>> Start Provided data

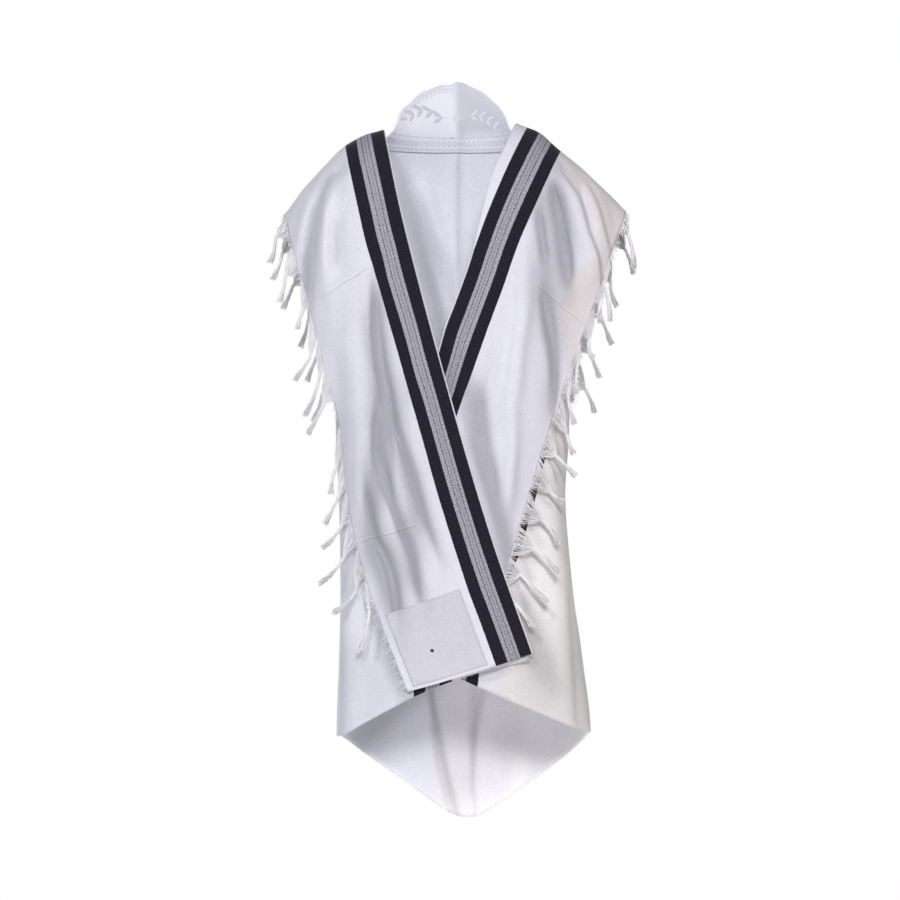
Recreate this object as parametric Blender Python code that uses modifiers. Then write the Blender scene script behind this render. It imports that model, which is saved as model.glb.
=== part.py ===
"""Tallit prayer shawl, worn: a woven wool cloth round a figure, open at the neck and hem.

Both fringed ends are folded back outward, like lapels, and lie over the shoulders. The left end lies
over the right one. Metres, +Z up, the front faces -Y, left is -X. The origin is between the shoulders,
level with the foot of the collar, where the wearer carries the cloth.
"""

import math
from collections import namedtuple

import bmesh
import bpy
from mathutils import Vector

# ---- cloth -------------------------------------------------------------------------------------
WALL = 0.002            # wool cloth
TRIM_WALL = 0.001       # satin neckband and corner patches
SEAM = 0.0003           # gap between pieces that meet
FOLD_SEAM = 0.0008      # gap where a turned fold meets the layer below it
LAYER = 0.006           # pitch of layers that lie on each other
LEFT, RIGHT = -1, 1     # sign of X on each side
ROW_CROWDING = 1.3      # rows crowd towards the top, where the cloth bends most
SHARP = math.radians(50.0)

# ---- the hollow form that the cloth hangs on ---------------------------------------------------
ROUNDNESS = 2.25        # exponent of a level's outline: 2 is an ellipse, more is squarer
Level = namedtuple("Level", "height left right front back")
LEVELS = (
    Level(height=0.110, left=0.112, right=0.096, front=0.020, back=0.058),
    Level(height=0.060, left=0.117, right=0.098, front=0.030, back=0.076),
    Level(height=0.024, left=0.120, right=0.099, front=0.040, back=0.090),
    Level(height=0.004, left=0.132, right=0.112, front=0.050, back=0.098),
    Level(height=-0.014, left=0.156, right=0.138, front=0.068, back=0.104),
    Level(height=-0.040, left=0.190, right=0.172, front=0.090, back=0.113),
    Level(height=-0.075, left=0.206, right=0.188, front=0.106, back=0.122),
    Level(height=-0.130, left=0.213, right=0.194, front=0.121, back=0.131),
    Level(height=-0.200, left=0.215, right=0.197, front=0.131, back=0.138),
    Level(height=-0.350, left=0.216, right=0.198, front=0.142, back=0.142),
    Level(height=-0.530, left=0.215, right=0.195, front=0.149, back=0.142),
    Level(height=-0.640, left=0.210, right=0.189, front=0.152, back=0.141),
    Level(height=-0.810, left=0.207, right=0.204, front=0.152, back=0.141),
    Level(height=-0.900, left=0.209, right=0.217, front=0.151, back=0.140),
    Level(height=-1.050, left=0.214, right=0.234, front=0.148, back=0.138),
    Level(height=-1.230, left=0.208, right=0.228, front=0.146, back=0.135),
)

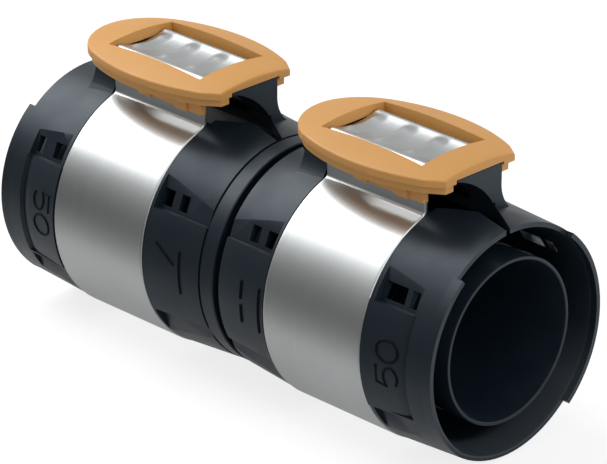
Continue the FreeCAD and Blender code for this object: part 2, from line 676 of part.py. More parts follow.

>> End Provided data

Return the lines of the records that include the string "Blender".

Recreate this object as parametric Blender Python code that uses modifiers. Then write the Blender scene script behind this render. It imports that model, which is saved as model.glb.
Continue the FreeCAD and Blender code for this object: part 2, from line 676 of part.py. More parts follow.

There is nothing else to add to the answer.